Your task: Return the listing word for word, as given.

::: Dataset section

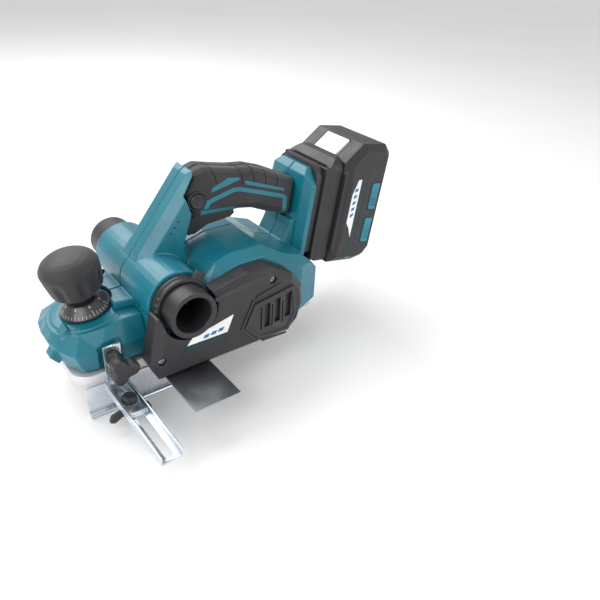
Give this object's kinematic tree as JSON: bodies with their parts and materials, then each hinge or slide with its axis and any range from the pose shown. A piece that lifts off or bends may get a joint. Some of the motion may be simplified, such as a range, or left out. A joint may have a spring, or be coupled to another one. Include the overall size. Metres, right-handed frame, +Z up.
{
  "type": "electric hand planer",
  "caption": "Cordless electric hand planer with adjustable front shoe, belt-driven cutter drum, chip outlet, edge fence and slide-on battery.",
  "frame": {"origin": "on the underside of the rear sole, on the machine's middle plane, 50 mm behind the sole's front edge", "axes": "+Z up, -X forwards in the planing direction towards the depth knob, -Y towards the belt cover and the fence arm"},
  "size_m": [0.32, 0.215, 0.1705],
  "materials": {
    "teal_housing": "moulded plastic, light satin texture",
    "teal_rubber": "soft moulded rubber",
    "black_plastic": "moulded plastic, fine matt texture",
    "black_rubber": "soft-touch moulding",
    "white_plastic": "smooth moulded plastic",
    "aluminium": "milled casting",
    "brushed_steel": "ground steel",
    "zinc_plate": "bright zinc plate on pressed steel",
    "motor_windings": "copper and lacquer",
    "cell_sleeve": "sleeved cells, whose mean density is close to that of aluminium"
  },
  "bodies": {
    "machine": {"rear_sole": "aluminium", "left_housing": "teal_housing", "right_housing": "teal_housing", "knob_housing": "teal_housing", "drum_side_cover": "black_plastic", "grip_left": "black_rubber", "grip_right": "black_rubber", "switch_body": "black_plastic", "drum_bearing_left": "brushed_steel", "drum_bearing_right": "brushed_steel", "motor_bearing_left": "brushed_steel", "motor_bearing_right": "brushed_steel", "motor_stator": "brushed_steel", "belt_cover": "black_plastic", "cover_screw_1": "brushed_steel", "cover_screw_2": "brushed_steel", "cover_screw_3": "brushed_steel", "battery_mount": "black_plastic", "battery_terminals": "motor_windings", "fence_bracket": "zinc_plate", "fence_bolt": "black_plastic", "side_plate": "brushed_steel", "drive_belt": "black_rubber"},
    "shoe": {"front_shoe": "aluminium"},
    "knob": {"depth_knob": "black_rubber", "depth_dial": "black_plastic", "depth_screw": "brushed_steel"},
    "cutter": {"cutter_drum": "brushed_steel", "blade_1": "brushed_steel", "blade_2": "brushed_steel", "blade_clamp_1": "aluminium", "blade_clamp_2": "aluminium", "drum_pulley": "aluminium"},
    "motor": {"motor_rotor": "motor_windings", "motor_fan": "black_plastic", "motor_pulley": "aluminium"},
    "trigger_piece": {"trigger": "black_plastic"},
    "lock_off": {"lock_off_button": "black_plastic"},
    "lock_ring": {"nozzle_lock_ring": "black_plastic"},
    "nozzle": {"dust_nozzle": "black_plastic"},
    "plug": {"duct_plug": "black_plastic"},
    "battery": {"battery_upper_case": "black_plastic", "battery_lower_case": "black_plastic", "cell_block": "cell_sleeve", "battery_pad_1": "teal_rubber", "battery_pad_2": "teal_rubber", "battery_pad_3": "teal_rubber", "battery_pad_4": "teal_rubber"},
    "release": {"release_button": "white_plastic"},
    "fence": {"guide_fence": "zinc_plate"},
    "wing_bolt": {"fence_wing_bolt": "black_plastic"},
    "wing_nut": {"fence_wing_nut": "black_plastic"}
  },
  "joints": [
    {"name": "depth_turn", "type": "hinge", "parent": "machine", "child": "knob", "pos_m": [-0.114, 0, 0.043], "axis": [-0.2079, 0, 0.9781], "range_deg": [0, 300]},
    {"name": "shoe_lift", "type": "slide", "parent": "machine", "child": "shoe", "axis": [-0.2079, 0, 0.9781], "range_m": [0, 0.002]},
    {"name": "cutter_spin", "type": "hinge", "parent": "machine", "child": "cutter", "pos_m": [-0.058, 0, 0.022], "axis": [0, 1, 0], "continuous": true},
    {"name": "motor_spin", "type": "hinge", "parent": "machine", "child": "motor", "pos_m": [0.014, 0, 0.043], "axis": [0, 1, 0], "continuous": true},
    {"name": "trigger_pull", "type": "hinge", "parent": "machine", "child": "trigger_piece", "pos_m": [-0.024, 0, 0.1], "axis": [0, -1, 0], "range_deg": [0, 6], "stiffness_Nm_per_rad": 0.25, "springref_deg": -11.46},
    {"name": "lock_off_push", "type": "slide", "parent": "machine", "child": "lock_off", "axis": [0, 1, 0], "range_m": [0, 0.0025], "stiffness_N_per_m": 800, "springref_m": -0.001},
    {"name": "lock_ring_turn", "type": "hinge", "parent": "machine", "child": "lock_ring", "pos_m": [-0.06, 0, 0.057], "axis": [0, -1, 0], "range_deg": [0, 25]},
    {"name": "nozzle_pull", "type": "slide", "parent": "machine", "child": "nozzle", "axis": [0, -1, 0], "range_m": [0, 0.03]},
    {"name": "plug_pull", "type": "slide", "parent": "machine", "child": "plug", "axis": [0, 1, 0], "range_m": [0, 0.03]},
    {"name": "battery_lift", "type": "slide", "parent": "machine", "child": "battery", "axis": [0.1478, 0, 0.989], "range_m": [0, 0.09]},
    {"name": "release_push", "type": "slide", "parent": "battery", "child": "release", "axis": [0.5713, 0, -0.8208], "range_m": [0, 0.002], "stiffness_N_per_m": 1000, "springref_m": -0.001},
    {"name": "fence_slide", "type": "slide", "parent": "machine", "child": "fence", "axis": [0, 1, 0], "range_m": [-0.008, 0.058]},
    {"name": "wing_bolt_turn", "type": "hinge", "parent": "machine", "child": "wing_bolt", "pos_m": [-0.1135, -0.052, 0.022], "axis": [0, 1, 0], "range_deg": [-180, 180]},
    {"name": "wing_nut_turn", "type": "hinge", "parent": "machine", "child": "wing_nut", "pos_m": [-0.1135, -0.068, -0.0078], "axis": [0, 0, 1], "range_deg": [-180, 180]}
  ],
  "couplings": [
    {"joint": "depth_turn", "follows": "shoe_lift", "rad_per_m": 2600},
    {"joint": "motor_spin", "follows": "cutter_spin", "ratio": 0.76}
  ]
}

::::::

Task response:
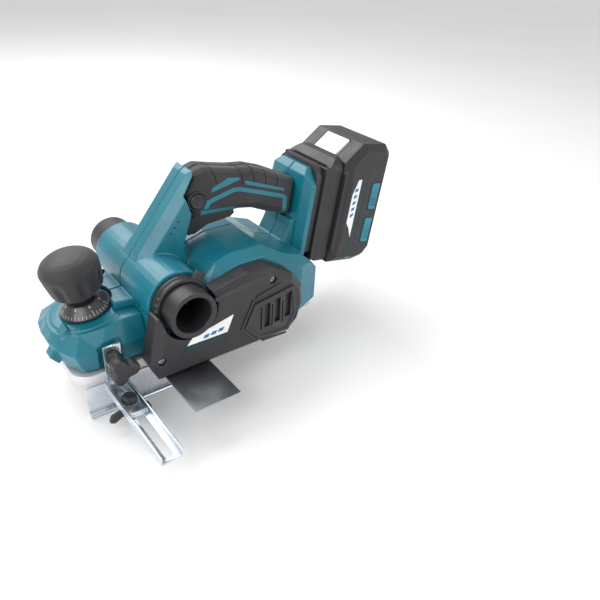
Give this object's kinematic tree as JSON: bodies with their parts and materials, then each hinge or slide with its axis and any range from the pose shown. A piece that lifts off or bends may get a joint. Some of the motion may be simplified, such as a range, or left out. A joint may have a spring, or be coupled to another one. Include the overall size. Metres, right-handed frame, +Z up.
{
  "type": "electric hand planer",
  "caption": "Cordless electric hand planer with adjustable front shoe, belt-driven cutter drum, chip outlet, edge fence and slide-on battery.",
  "frame": {"origin": "on the underside of the rear sole, on the machine's middle plane, 50 mm behind the sole's front edge", "axes": "+Z up, -X forwards in the planing direction towards the depth knob, -Y towards the belt cover and the fence arm"},
  "size_m": [0.32, 0.215, 0.1705],
  "materials": {
    "teal_housing": "moulded plastic, light satin texture",
    "teal_rubber": "soft moulded rubber",
    "black_plastic": "moulded plastic, fine matt texture",
    "black_rubber": "soft-touch moulding",
    "white_plastic": "smooth moulded plastic",
    "aluminium": "milled casting",
    "brushed_steel": "ground steel",
    "zinc_plate": "bright zinc plate on pressed steel",
    "motor_windings": "copper and lacquer",
    "cell_sleeve": "sleeved cells, whose mean density is close to that of aluminium"
  },
  "bodies": {
    "machine": {"rear_sole": "aluminium", "left_housing": "teal_housing", "right_housing": "teal_housing", "knob_housing": "teal_housing", "drum_side_cover": "black_plastic", "grip_left": "black_rubber", "grip_right": "black_rubber", "switch_body": "black_plastic", "drum_bearing_left": "brushed_steel", "drum_bearing_right": "brushed_steel", "motor_bearing_left": "brushed_steel", "motor_bearing_right": "brushed_steel", "motor_stator": "brushed_steel", "belt_cover": "black_plastic", "cover_screw_1": "brushed_steel", "cover_screw_2": "brushed_steel", "cover_screw_3": "brushed_steel", "battery_mount": "black_plastic", "battery_terminals": "motor_windings", "fence_bracket": "zinc_plate", "fence_bolt": "black_plastic", "side_plate": "brushed_steel", "drive_belt": "black_rubber"},
    "shoe": {"front_shoe": "aluminium"},
    "knob": {"depth_knob": "black_rubber", "depth_dial": "black_plastic", "depth_screw": "brushed_steel"},
    "cutter": {"cutter_drum": "brushed_steel", "blade_1": "brushed_steel", "blade_2": "brushed_steel", "blade_clamp_1": "aluminium", "blade_clamp_2": "aluminium", "drum_pulley": "aluminium"},
    "motor": {"motor_rotor": "motor_windings", "motor_fan": "black_plastic", "motor_pulley": "aluminium"},
    "trigger_piece": {"trigger": "black_plastic"},
    "lock_off": {"lock_off_button": "black_plastic"},
    "lock_ring": {"nozzle_lock_ring": "black_plastic"},
    "nozzle": {"dust_nozzle": "black_plastic"},
    "plug": {"duct_plug": "black_plastic"},
    "battery": {"battery_upper_case": "black_plastic", "battery_lower_case": "black_plastic", "cell_block": "cell_sleeve", "battery_pad_1": "teal_rubber", "battery_pad_2": "teal_rubber", "battery_pad_3": "teal_rubber", "battery_pad_4": "teal_rubber"},
    "release": {"release_button": "white_plastic"},
    "fence": {"guide_fence": "zinc_plate"},
    "wing_bolt": {"fence_wing_bolt": "black_plastic"},
    "wing_nut": {"fence_wing_nut": "black_plastic"}
  },
  "joints": [
    {"name": "depth_turn", "type": "hinge", "parent": "machine", "child": "knob", "pos_m": [-0.114, 0, 0.043], "axis": [-0.2079, 0, 0.9781], "range_deg": [0, 300]},
    {"name": "shoe_lift", "type": "slide", "parent": "machine", "child": "shoe", "axis": [-0.2079, 0, 0.9781], "range_m": [0, 0.002]},
    {"name": "cutter_spin", "type": "hinge", "parent": "machine", "child": "cutter", "pos_m": [-0.058, 0, 0.022], "axis": [0, 1, 0], "continuous": true},
    {"name": "motor_spin", "type": "hinge", "parent": "machine", "child": "motor", "pos_m": [0.014, 0, 0.043], "axis": [0, 1, 0], "continuous": true},
    {"name": "trigger_pull", "type": "hinge", "parent": "machine", "child": "trigger_piece", "pos_m": [-0.024, 0, 0.1], "axis": [0, -1, 0], "range_deg": [0, 6], "stiffness_Nm_per_rad": 0.25, "springref_deg": -11.46},
    {"name": "lock_off_push", "type": "slide", "parent": "machine", "child": "lock_off", "axis": [0, 1, 0], "range_m": [0, 0.0025], "stiffness_N_per_m": 800, "springref_m": -0.001},
    {"name": "lock_ring_turn", "type": "hinge", "parent": "machine", "child": "lock_ring", "pos_m": [-0.06, 0, 0.057], "axis": [0, -1, 0], "range_deg": [0, 25]},
    {"name": "nozzle_pull", "type": "slide", "parent": "machine", "child": "nozzle", "axis": [0, -1, 0], "range_m": [0, 0.03]},
    {"name": "plug_pull", "type": "slide", "parent": "machine", "child": "plug", "axis": [0, 1, 0], "range_m": [0, 0.03]},
    {"name": "battery_lift", "type": "slide", "parent": "machine", "child": "battery", "axis": [0.1478, 0, 0.989], "range_m": [0, 0.09]},
    {"name": "release_push", "type": "slide", "parent": "battery", "child": "release", "axis": [0.5713, 0, -0.8208], "range_m": [0, 0.002], "stiffness_N_per_m": 1000, "springref_m": -0.001},
    {"name": "fence_slide", "type": "slide", "parent": "machine", "child": "fence", "axis": [0, 1, 0], "range_m": [-0.008, 0.058]},
    {"name": "wing_bolt_turn", "type": "hinge", "parent": "machine", "child": "wing_bolt", "pos_m": [-0.1135, -0.052, 0.022], "axis": [0, 1, 0], "range_deg": [-180, 180]},
    {"name": "wing_nut_turn", "type": "hinge", "parent": "machine", "child": "wing_nut", "pos_m": [-0.1135, -0.068, -0.0078], "axis": [0, 0, 1], "range_deg": [-180, 180]}
  ],
  "couplings": [
    {"joint": "depth_turn", "follows": "shoe_lift", "rad_per_m": 2600},
    {"joint": "motor_spin", "follows": "cutter_spin", "ratio": 0.76}
  ]
}